Bulletin Nr. 29; November 2000

Alltag am Zoll

Therèse will ihre Freundin Jeanne für eine Woche besuchen. Therèse wohnt mit ihrer Familie in North Carolina (USA), Jeanne wohnt mit ihrer Familie in der Westschweiz. Beide stammen aus Rwanda. Sie haben sich seit 1994 nicht mehr gesehen. Therèse hat eine Greencard in den USA und kann ohne Visum in die Schweiz reisen. Jeanne hat in der Schweiz den Aufenthaltsstatus F, kann nicht reisen, ist also nur geduldet. Therèse kommt am 6. Oktober um 7.45 Uhr mit Continental Airline in Zürich Kloten an. Bei der Passkontrolle wird sie gebeten zu warten. Eine schwarze Frau mit Greencard muss überprüft werden. Die Papiere sind in Ordnung. Aber: Therèse trägt nur 165 US-Dollar auf sich. Das genügt den Grenzbeamten nicht. Therèse sagt, sie sei bei ihrer Freundin Jeanne eingeladen. Sie gibt deren Namen und Telefonnummer. Die Einladung wird bestätigt. «Was haben sie für einen Aufenthalt», fragt der Grenzbeamte Jeanne am Telefon. «F», sagt sie wahrheitsgemäss. Auch das wird überprüft. Und stimmt. Der Grenzbeamte sagt nun, jemand mit einem Aufenthaltsstatus F habe kein Recht, eine Garantie für eine Einreisende abzugeben. Jeanne insistiert, sie wolle sofort das notwendige Geld überweisen, damit ihre Freundin einreisen dürfe. Der Grenzbeamte bleibt hart, mit einem F darf man das nicht.

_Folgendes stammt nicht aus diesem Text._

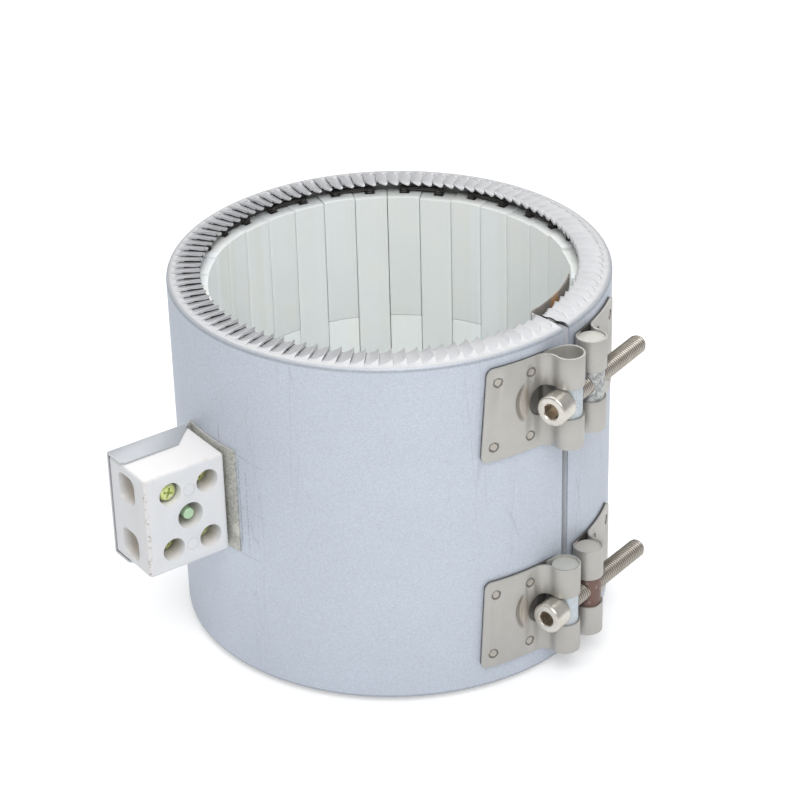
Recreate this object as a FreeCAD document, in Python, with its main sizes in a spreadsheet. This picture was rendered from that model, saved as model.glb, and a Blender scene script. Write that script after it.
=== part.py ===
import FreeCAD, Part
import math
import os
from FreeCAD import Placement, Rotation, Vector

# Ceramic band heater: a split sheet-metal band with pleated rims, lined with
# ceramic tiles that carry the resistance element, drawn together by two
# screw clamps and fed through a ceramic terminal block.
#
# Frame: origin on the axis of the bore, half-way up the band. +Z runs along
# the bore. The terminal block stands out along -X. Angles are measured
# anticlockwise from +X, seen from above.

doc = FreeCAD.newDocument("band_heater")

# ---------------------------------------------------------------- sizes (mm, degrees)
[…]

Jeanne gibt nicht auf. Sie informiert Dorothe, Mitglied einer ihr bekannten Flüchtlingshilfegruppe in Genf, diese informieren A., eine Aktivistin von augenauf. A. ruft bei der Flughafenpolizei an. Ein Herr Widler bestätigt den Sachverhalt und beharrt darauf, dass Therèse zurück in die USA muss, ohne ihre Freundin sehen zu können. Darauf setzt sich A. mit dem Leiter der Flughafenpolizei, Herrn Neracher in Verbindung. Sie will wissen wieviel Franken pro Tag für eine Einreise verlangt werden, «150» lautet die Antwort. A. sagt, sie werde sofort 1000 Franken an den Flughafen bringen, dafür sei Therèse einzulassen. Neracher ist einverstanden und sagt, er wolle jetzt schnell die Grenzbeamten informieren, damit es nicht zu spät wird. Zur Sicherheit ruft A. auch selbst noch bei der zuständigen Grenzpolizeistelle an und teilt Herrn Widler mit, dass sie im Einverständnis mit Herrn Neracher das Geld für die Einreise von Therèse vorbeibringen wird.
12.30 Uhr Grenzpolizei B: A. solle doch einen Moment Platz nehmen, der zuständige Beamte komme gleich, heisst es da. Ein Herr Kälin taucht auf. Er sagt, es sei ihm peinlich mitzuteilen, dass Frau S. bereits wieder im Flugzeug zurück nach den USA sitze. Die Meldung von Herrn Neracher sei zu spät eingetroffen. Zwar stand das Flugzeug noch am Boden, aber der Pilot habe sich geweigert, nochmals die Türen zu öffen, ansonsten er seinen «Slot» verpasse. A. gibt zu bedenken, dass als sie selbst anrief, Therèse noch nicht im Flieger sass. Und, will sie wissen, was sei bitte der Unterschied zwischen ihren eigenen 1000 Franken und denjenigen der Rwanderin mit Aufenthaltsstatus F. «Der Status, der Status», antwortet der Grenzbeamte.